## The exercise
Quote only the part that opens with the line containing "box = shape.BoundBox" and closes with the line containing "points = [vertex.co". Keep both of those lines.
· · · · · · ·
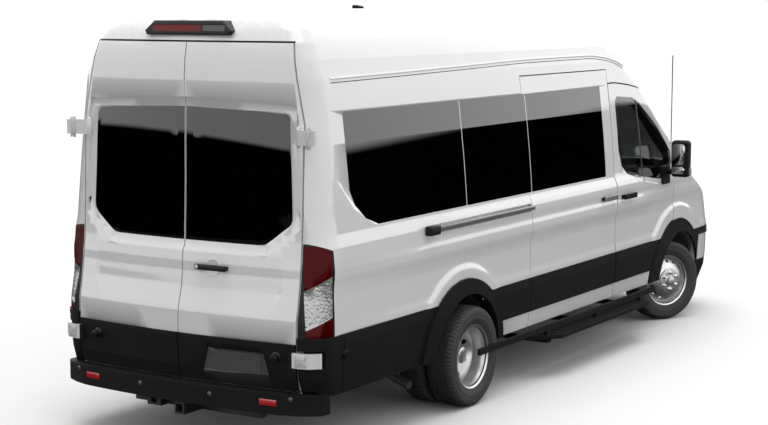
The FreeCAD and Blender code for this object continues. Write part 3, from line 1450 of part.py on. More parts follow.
# seats
def seat(name, x, y, top, width, footSide):
    cushion = brick(name + "Cushion", x, "%s + seatLength" % x, "%s - (%s) / 2" % (y, width),
                    "%s + (%s) / 2" % (y, width), "%s - seatHeight" % top, top)
    back = brick(name + "Back", "%s - backThickness" % x, x, "%s - (%s) / 2" % (y, width),
                 "%s + (%s) / 2" % (y, width), "%s - seatHeight" % top,
                 "%s + backHeight" % top)
    foot = brick(name + "Foot", "%s + seatBaseInset" % x,
                 "%s + seatLength - seatBaseInset" % x,
                 "%s - (%s) / 2 + seatBaseInset" % (y, width),
                 footSide, "floorTop",
                 "%s - seatHeight" % top)
    return joined(name, [cushion, back, foot])


grouped("cab_seats", [
    seat("Driver", "cabSeatX", "cabSeatY", "seatTop", "seatWidth",
         "cabSeatY + seatWidth / 2 - seatBaseInset"),
    seat("Passenger", "cabSeatX", "0 - cabSeatY", "seatTop", "seatWidth",
         "seatWidth / 2 - seatBaseInset - cabSeatY")])
benches = []
for number in range(4):
    place = "(benchFirstX - benchPitch * %d)" % number
    benches.append(seat("Bench%d" % (number + 1), place, "benchY", "benchTop",
                        "benchWidth", "rearHousingInner - seatBaseInset"))
grouped("bench_seats", benches)

# dashboard and steering wheel
dash = brick("Dash", "dashRear", "floorFront", "0 - dashHalf", "dashHalf",
             "dashFoot", "dashHead")
document.recompute()
roundedDash = document.addObject("Part::Fillet", "RoundedDash")
roundedDash.Base = dash
roundedDash.Edges = [(2, S.dashCorner, S.dashCorner)]
node(roundedDash, "dashboard")
tilt = math.radians(S.steeringTilt)
axis = V(-math.sin(tilt), 0, math.cos(tilt))
centre = V(S.steeringX, S.steeringY, S.steeringZ)
rimRing = Part.makeTorus(S.steeringRadius, S.steeringGrip, centre, axis)
column = Part.makeCylinder(S.columnRadius, S.columnLength,
                           centre + V(axis.x, 0, axis.z) * S.steeringGrip, V(-axis.x, 0, -axis.z))
spoke = block(-S.steeringGrip, S.steeringGrip, -S.steeringRadius, S.steeringRadius,
              -S.steeringGrip / 2, S.steeringGrip / 2)
spoke.Placement = FreeCAD.Placement(centre, FreeCAD.Rotation(up, axis))
keep("steering_wheel", rimRing.fuse(spoke).fuse(column).cut(
    block(S.dashRear, S.floorFront, -S.dashHalf, S.dashHalf, S.dashFoot, S.dashHead)))

document.recompute()
for item in document.Objects:
    if "Invalid" in item.State or "Error" in item.State:
        raise ValueError("%s is %s" % (item.Label, item.State))
for item in nodes:
    shape = item.Shape
    if shape.isNull() or not shape.isValid() or not shape.Solids:
        raise ValueError("%s has no valid solid" % item.Label)
    box = shape.BoundBox
    print(item.Label, len(shape.Solids), [round(value) for value in (
        box.XMin, box.XMax, box.YMin, box.YMax, box.ZMin, box.ZMax)])
    shape.exportStep("parts/%s.step" % item.Label)
print(len(nodes), "nodes")
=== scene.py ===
import bpy
import bmesh
import json
import math
from mathutils import Vector, Matrix
from mathutils.bvhtree import BVHTree


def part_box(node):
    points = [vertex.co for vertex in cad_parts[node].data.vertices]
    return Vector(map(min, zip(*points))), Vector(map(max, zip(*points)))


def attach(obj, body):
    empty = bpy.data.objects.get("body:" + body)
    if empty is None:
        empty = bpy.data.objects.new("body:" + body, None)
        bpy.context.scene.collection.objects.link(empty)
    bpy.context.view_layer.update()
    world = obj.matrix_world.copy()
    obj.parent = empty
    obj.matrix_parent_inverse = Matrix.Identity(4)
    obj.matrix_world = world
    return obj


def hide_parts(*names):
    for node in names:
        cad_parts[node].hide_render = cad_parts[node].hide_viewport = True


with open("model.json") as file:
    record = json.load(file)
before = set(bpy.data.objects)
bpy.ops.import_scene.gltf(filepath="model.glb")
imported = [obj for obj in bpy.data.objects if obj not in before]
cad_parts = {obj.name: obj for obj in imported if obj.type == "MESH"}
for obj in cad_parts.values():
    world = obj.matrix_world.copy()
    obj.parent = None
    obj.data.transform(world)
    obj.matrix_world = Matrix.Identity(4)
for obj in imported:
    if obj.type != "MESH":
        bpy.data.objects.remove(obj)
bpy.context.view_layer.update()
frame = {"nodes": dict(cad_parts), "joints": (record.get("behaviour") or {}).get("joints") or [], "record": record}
nodes = frame["nodes"]
sides = ((-1, "right"), (1, "left"))  # the right side lies at -Y
print("frame loaded with", len(nodes), "pieces")


# shared shader groups

def newGroup(name, inputs, outputs):
    group = bpy.data.node_groups.new(name, "ShaderNodeTree")
    for label, kind, value in inputs:
        socket = group.interface.new_socket(name=label, in_out="INPUT", socket_type=kind)
        if value is not None:
            socket.default_value = value
    for label, kind in outputs:
        group.interface.new_socket(name=label, in_out="OUTPUT", socket_type=kind)
    return group, group.nodes.new("NodeGroupInput"), group.nodes.new("NodeGroupOutput")


def mathNode(tree, operation, first, second=None, third=None):
    node = tree.nodes.new("ShaderNodeMath")
    node.operation = operation
    for index, value in enumerate((first, second, third)):
        if value is None:
            continue
        if isinstance(value, (int, float)):
            node.inputs[index].default_value = value
        else:
            tree.links.new(value, node.inputs[index])
    return node.outputs[0]


def noiseNode(tree, vector, scale, detail, rough):
    node = tree.nodes.new("ShaderNodeTexNoise")
    node.inputs["Detail"].default_value = detail
    node.inputs["Roughness"].default_value = rough
    tree.links.new(scale, node.inputs["Scale"])
    tree.links.new(vector, node.inputs["Vector"])
    return node.outputs["Fac"]


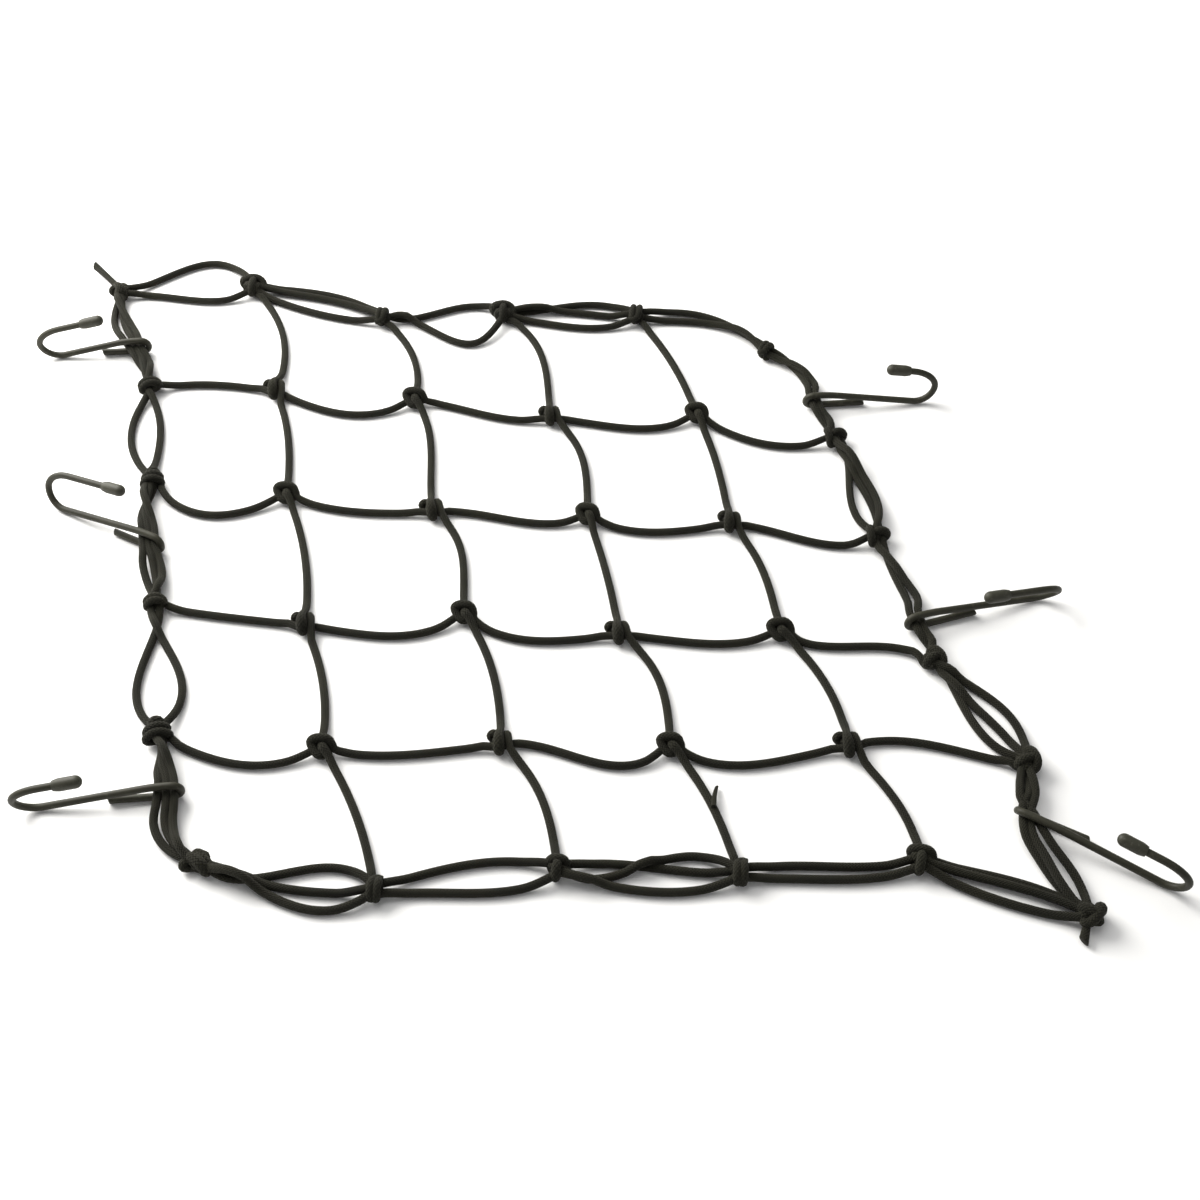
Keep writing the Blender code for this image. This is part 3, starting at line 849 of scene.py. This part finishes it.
def drawnIn(lines):
    # a hook pulls its eye up to the strands, so they lie close together in the end of it
    for hook in hooks.values():
        held = []
        for line in lines:
            out, outBy, backBy = fromEye(line, hook)
            inside = (abs(backBy) < net["eyeHalf"]) & (abs(outBy) < net["eyeSearch"])
            if inside.any():
                held.append((outBy[inside].mean(), line, hump(backBy, net["drawnWidth"])))
        held.sort(key=lambda entry: entry[0])
        aim = net["eyeReach"]
        for number, (reach, line, share) in enumerate(held):
            aim += min(reach - held[number - 1][0], net["gathered"]) if number else 0
            line += ((aim - reach) * share)[:, None] * out


def pushesApart(lines):
    # how far each point of each strand has to move to clear the nearest points of the others
    pushes = [np.zeros_like(line) for line in lines]
    for mine, line in enumerate(lines):
        own = np.arange(len(line))
        for other, beside in enumerate(lines):
            if mine == other:
                continue
            gaps = line[:, None] - beside[None]
            apart = np.linalg.norm(gaps, axis=2)
            nearest = apart.argmin(axis=1)
            reach = apart[own, nearest]
            short = np.clip(net["apart"] - reach, 0, None) / np.maximum(reach, 1e-5) / 2
            pushes[mine] += gaps[own, nearest] * short[:, None]
    return pushes


def layStrands(routes):
    # moves the strands of one stretch apart, until they lie beside or on each other and inside their hook
    lines = [np.array([point[:3] for point in route]) for route in routes]
    drawnIn(lines)
    started = [line.copy() for line in lines]
    pinned, held = [], []
    for line in lines:
        fromEnd = np.minimum(np.arange(len(line)), np.arange(len(line))[::-1]) * net["step"]
        pinned.append(np.clip(fromEnd / net["pinned"], 0, 1))
        held.append(np.array([heldShare(Vector(place[:2])) for place in line]))
    for _ in range(net["layTurns"]):
        for line, push in zip(lines, pushesApart(lines)):
            line += push
        for line, first, loose, hooked in zip(lines, started, pinned, held):
            moved = line - first
            moved[1:-1] = moved[1:-1] / 2 + (moved[:-2] + moved[2:]) / 4  # evens out the moves
            line[:] = first + moved * loose[:, None]
            line[:, 2] = np.maximum(line[:, 2], net["cord"] / 2)
            line[:, 2] += (wire["overLimb"] - line[:, 2]) * hooked ** 2 * loose
            for hook in hooks.values():
                out, outBy, backBy = fromEye(line, hook)
                inside = (abs(backBy) < net["eyeHalf"]) & (abs(outBy) < net["eyeReach"])
                line += np.where(inside, net["eyeReach"] - outBy, 0)[:, None] * out
    for route, line in zip(routes, lines):
        for index, place in enumerate(line):
            route[index] = Vector((*place, route[index].w))
    return routes


def borderRoutes():
    for rows, alongRow in ((acrossBow, True), (alongBow, False)):
        for line in (0, net["cells"]):
            for cell, bows in enumerate(rows[line]):
                ends = ((line, cell), (line, cell + 1)) if alongRow else ((cell, line), (cell + 1, line))
                start, end = (knotPlace(*place) for place in ends)
                below = []
                for bow, (enter, height) in zip(bows, bundles[len(bows)]):
                    heights = (height * mm, height * mm)
                    below.append(strandRoute(start, end, bow, enter * mm, heights, below))
                kind = "row" if alongRow else "column"
                for number, route in enumerate(layStrands(below)):
                    yield f"{kind}_{line}_{cell}_{number}", extended(route, net["hidden"])


def knotWays(spot, direction):
    # how a cord meets the knot at a spot: keep-off, and the heights it comes in and leaves at
    if spot in edgeKnots:
        figure, keepOff, height, aim = knotKinds[edgeKnots[spot][0]]
        return figure, keepOff * mm, (height, height), (aim, aim)
    figure, keepOff, heights, *aims = knotKinds["arched" if sum(spot) % 2 else "stood"][direction]
    return figure, keepOff * mm, heights, aims


def innerRoutes():
    last = net["cells"]
    for rows, direction in ((alongBow, "lengthwise"), (acrossBow, "across")):
        for line in range(1, last):
            spots = [(cell, line) if direction == "lengthwise" else (line, cell) for cell in range(last + 1)]
            ways = [knotWays(spot, direction) for spot in spots]
            runs = []
            for cell in range(last):
                near, far = ways[cell], ways[cell + 1]
                ends = knotPlace(*spots[cell]), knotPlace(*spots[cell + 1])
                heights = near[2][1] * mm, far[2][0] * mm
                runs.append(strandRoute(*ends, rows[line][cell][0], 0.0, heights, (), (near[1], far[1])))
            route = []
            for cell, spot in enumerate(spots):
                figure, _, _, (comesIn, leaves) = ways[cell]
                middle = knotPlace(*spot)
                knot = knotRoute(*spot, figure, *handTied(spot))
                if cell > 0:
                    knot = aimed(knot, middle, runs[cell - 1][-1], comesIn)
                    route += runs[cell - 1]
                if cell == 0:
                    knot = aimed(knot, middle, runs[0][0], leaves)[::-1]
                elif cell < last:
                    knot = aimed(knot[::-1], middle, runs[cell][0], leaves)[::-1]
                route += knot
            yield f"{direction}_{line}", route


def coreRoutes():
    last = net["cells"]
    for row in range(last + 1):
        for column in range(last + 1):
            kind = edgeKnots.get((row, column), ("inner",))[0]
            size = handTied((row, column))[0]
            core = knotRoute(row, column, innerCore if kind == "inner" else edgeCore, size)
            fill = size * coreFill.get(kind, 1.0)
            yield f"core_{row}_{column}", [Vector((*point.xyz, point.w * fill)) for point in core]


def cornerRoutes():
    last = net["cells"]
    for row in (0, last):
        for column in (0, last):
            figure = knotKinds[edgeKnots[row, column][0]][0]
            figure = (tuckedEnd, *figure[1:-1], tuckedEnd)
            yield f"corner_{row}_{column}", knotRoute(row, column, figure, *handTied((row, column)))


def tailRoutes():
    for name, (start, bend, end, thickness, slant) in tails.items():
        points = []
        for place, share in zip((start, bend, end), thickness):
            plan = net["middle"] + Vector(place[:2]) * mm
            points.append(Vector((*plan, place[2] * mm, share)))
        yield name, points, slant


tubeShape = {
    "flat": 1e-5,  # an end's points lie within this of its plane
    "widest": 0.004,  # and within this of its middle
    "sharpAngle": math.radians(50),  # edges that turn more stay sharp
}


def buildTube(name, points, thickness, sides):
    # a closed tube along a route, its UV map in metres along it and turns around it
    curve = bpy.data.curves.new(name, "CURVE")
    curve.dimensions = "3D"
    curve.bevel_depth = thickness / 2
    curve.bevel_resolution = sides // 2 - 2
    curve.use_fill_caps = True
    spline = curve.splines.new("POLY")
    spline.points.add(len(points) - 1)
    lengths = [0.0]
    for point, place in zip(spline.points, points):
        point.co = (*place.xyz, 1)
        point.radius = place.w
    for near, far in zip(points, points[1:]):
        lengths.append(lengths[-1] + (far.xyz - near.xyz).length)
    holder = bpy.data.objects.new(name, curve)
    scene.collection.objects.link(holder)
    mesh = bpy.data.meshes.new_from_object(holder.evaluated_get(bpy.context.evaluated_depsgraph_get()))
    bpy.data.objects.remove(holder)
    uvs = mesh.uv_layers[0].data
    for face in mesh.polygons:
        for corner in face.loop_indices:
            if face.loop_total == 4:
                uvs[corner].uv.x = lengths[round(uvs[corner].uv.x * (len(points) - 1))]
            else:
                uvs[corner].uv = (0, 0)
    return mesh


def cutEnd(shape, end, way, slant, rounding):
    # turns a tube's flat end into a slanted cut with a soft rim
    side = way.cross(up).normalized()

    def onEnd(vertex):
        fromEnd = vertex.co - end
        return abs(fromEnd.dot(way)) < tubeShape["flat"] and fromEnd.length < tubeShape["widest"]

    capped = [face for face in shape.faces if all(onEnd(vertex) for vertex in face.verts)]
    joined = bmesh.ops.dissolve_faces(shape, faces=capped)["region"]
    for vertex in joined[0].verts:
        vertex.co += way * slant * (vertex.co - end).dot(side)
    bmesh.ops.bevel(
        shape, geom=joined[0].edges[:], offset=rounding, offset_type="OFFSET",
        affect="EDGES", segments=2, profile=0.5, material=-1,
    )


def finishPiece(name, shape, finish, node):
    bmesh.ops.recalc_face_normals(shape, faces=shape.faces[:])
    mesh = bpy.data.meshes.new(name)
    shape.to_mesh(mesh)
    shape.free()
    mesh.shade_smooth()
    mesh.set_sharp_from_angle(angle=tubeShape["sharpAngle"])
    mesh.materials.append(finish)
    piece = bpy.data.objects.new(name, mesh)
    scene.collection.objects.link(piece)
    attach(piece, "root")
    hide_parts(node)
    return piece


def buildNet():
    shape = bmesh.new()
    for name, route in (*innerRoutes(), *borderRoutes(), *cornerRoutes(), *coreRoutes()):
        shape.from_mesh(buildTube(name, smoothRoute(route), net["cord"], net["sides"]))
    for name, route, slant in tailRoutes():
        points = smoothRoute(route)
        tail = bmesh.new()
        tail.from_mesh(buildTube(name, points, net["cord"], net["sides"]))
        bmesh.ops.remove_doubles(tail, verts=tail.verts[:], dist=weld)
        way = (points[-1] - points[-2]).xyz.normalized()
        cutEnd(tail, points[-1].xyz, way, slant, net["cutRounding"])
        mesh = bpy.data.meshes.new(name)
        tail.to_mesh(mesh)
        tail.free()
        shape.from_mesh(mesh)
    bmesh.ops.remove_doubles(shape, verts=shape.verts[:], dist=weld)
    piece = finishPiece("cargoNet", shape, finishes["cord"], "net")
    print("  net:", len(piece.data.polygons), "faces")


print("stage: net")
buildNet()

print("stage: hooks and tips")

hookShape = {
    "sides": 16,
    "bendSteps": 22,
    "eyeSteps": 14,
    "cutSlant": 0.45,
    "cutRounding": 0.0004,
}
tipShape = {
    "length": 0.0128,
    "radius": 0.0029,
    "mouthRadius": 0.0024,
    "sleeve": 0.0028,  # from the mouth to where the tip has its full radius
    "swell": (0.55, 0.58),  # share of the sleeve, and how much of the growth in radius lies before it
    "boreDepth": 0.0092,
    "play": 0.0003,  # between the wire and the bore
    "nose": 1.05,  # how long the round nose is, beside the radius
    "noseSteps": 8,
    "lip": 0.0003,  # the mouth's rim is rounded over this length
    "steps": 32,  # round the tip
}


def bendFrame(hook):
    # where the J's bend starts, the way of the shank there, the way that the J opens, and the J's end
    start = hookPoint(hook, hook["reach"] * mm - wire["bend"], 0, wire["bendHeight"])
    way = (start - hookPoint(hook, wire["shankOver"], 0, wire["shankHeight"])).normalized()
    back = hookAxes(hook)[1]
    rise = way.cross(back) if way.cross(back).z > 0 else back.cross(way)
    lean = math.radians(hook["lean"])
    opening = math.cos(lean) * back + math.sin(lean) * rise
    return start, way, opening, start + opening * 2 * wire["bend"] - way * hook["limb"] * mm


def hookRoute(hook):
    start, way, opening, limbEnd = bendFrame(hook)
    crown = math.cos(wire["bendCrown"])
    straight = hook["limb"] * mm - wire["bend"] * (wire["bendStretch"] - 1)
    route = [limbEnd, limbEnd + way * straight / 2]
    for step in range(hookShape["bendSteps"] + 1):
        angle = math.pi * (1 - step / hookShape["bendSteps"])
        outBy = math.sin(angle)
        if angle > math.pi / 2 + wire["bendCrown"]:
            outBy = crown - (crown - outBy) * wire["bendStretch"]
        route.append(start + wire["bend"] * (outBy * way + (1 - math.cos(angle)) * opening))
    kink = hookPoint(hook, wire["shankOver"], 0, wire["shankHeight"])
    inner = hookPoint(hook, wire["eyeDepth"], 0, wire["shankHeight"])
    slope = (start - kink).normalized() * wire["easing"]
    level = (inner - kink).normalized() * wire["easing"]
    # the soft bend between the sloping shank and the level part over the border
    for step in range(wire["easingSteps"] + 1):
        share = step / wire["easingSteps"]
        route.append(kink + slope * (1 - share) ** 2 + level * share ** 2)
    half = (wire["shankHeight"] - wire["limbHeight"]) / 2
    for step in range(hookShape["eyeSteps"] + 1):
        angle = math.pi * step / hookShape["eyeSteps"]
        slip = hook["slip"] * mm * (1 - math.cos(angle)) / 2
        height = wire["limbHeight"] + half * (1 + math.cos(angle))
        route.append(hookPoint(hook, wire["eyeDepth"] * (1 - math.sin(angle)), slip, height))
    first, last = limbEnds(hook)
    route += [first.lerp(last, 0.5), last]
    return route


def buildHook(name, hook):
    route = hookRoute(hook)
    points = [Vector((*place, 1.0)) for place in route]
    shape = bmesh.new()
    shape.from_mesh(buildTube(name, points, wire["thickness"], hookShape["sides"]))
    bmesh.ops.remove_doubles(shape, verts=shape.verts[:], dist=weld)
    way = (route[-1] - route[-2]).normalized()
    cutEnd(shape, route[-1], way, hookShape["cutSlant"], hookShape["cutRounding"])
    finishPiece(f"hook_{name}_wire", shape, finishes["wire"], f"hook_{name}")


def buildTip(name, hook):
    bore = wire["thickness"] / 2 + tipShape["play"]
    full, mouth, lip = tipShape["radius"], tipShape["mouthRadius"], tipShape["lip"]
    shoulder = tipShape["length"] - full * tipShape["nose"]
    swellPlace, swell = tipShape["swell"]
    # distance from the mouth, and radius, from the bottom of the bore round the soft lip and out to the nose
    profile = [
        (tipShape["boreDepth"], 0), (tipShape["boreDepth"], bore), (lip, bore),
        (lip * 0.3, bore + lip * 0.15), (0, (bore + mouth) / 2),
        (lip * 0.3, mouth - lip * 0.1), (lip * 1.4, mouth + lip * 0.1),
        (tipShape["sleeve"] * swellPlace, mouth * (1 - swell) + full * swell),
        (tipShape["sleeve"], full), (shoulder, full),
    ]
    for step in range(1, tipShape["noseSteps"] + 1):
        angle = math.pi / 2 * step / tipShape["noseSteps"]
        radius = full * math.cos(angle) if step < tipShape["noseSteps"] else 0
        profile.append((shoulder + (tipShape["length"] - shoulder) * math.sin(angle), radius))
    shape = bmesh.new()
    line = [shape.verts.new((radius, 0, place)) for place, radius in profile]
    edges = [shape.edges.new(pair) for pair in zip(line, line[1:])]
    bmesh.ops.spin(
        shape, geom=line + edges, axis=(0, 0, 1), cent=(0, 0, 0), dvec=(0, 0, 0),
        angle=math.tau, steps=tipShape["steps"], use_merge=True,
    )
    bmesh.ops.remove_doubles(shape, verts=shape.verts[:], dist=weld)
    _, way, opening, limbEnd = bendFrame(hook)
    place = Matrix.Translation(limbEnd + way * (tipShape["boreDepth"] - tipShape["play"]))
    turned = Matrix((way.cross(opening), opening, -way)).transposed().to_4x4()
    bmesh.ops.transform(shape, matrix=place @ turned, verts=shape.verts[:])
    finishPiece(f"tip_{name}_rubber", shape, finishes["rubber"], f"tip_{name}")


for hookName, hookFacts in hooks.items():
    buildHook(hookName, hookFacts)
    buildTip(hookName, hookFacts)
· · · · · · ·
## Response to the exercise
    box = shape.BoundBox
    print(item.Label, len(shape.Solids), [round(value) for value in (
        box.XMin, box.XMax, box.YMin, box.YMax, box.ZMin, box.ZMax)])
    shape.exportStep("parts/%s.step" % item.Label)
print(len(nodes), "nodes")
=== scene.py ===
import bpy
import bmesh
import json
import math
from mathutils import Vector, Matrix
from mathutils.bvhtree import BVHTree


def part_box(node):
    points = [vertex.co for vertex in cad_parts[node].data.vertices]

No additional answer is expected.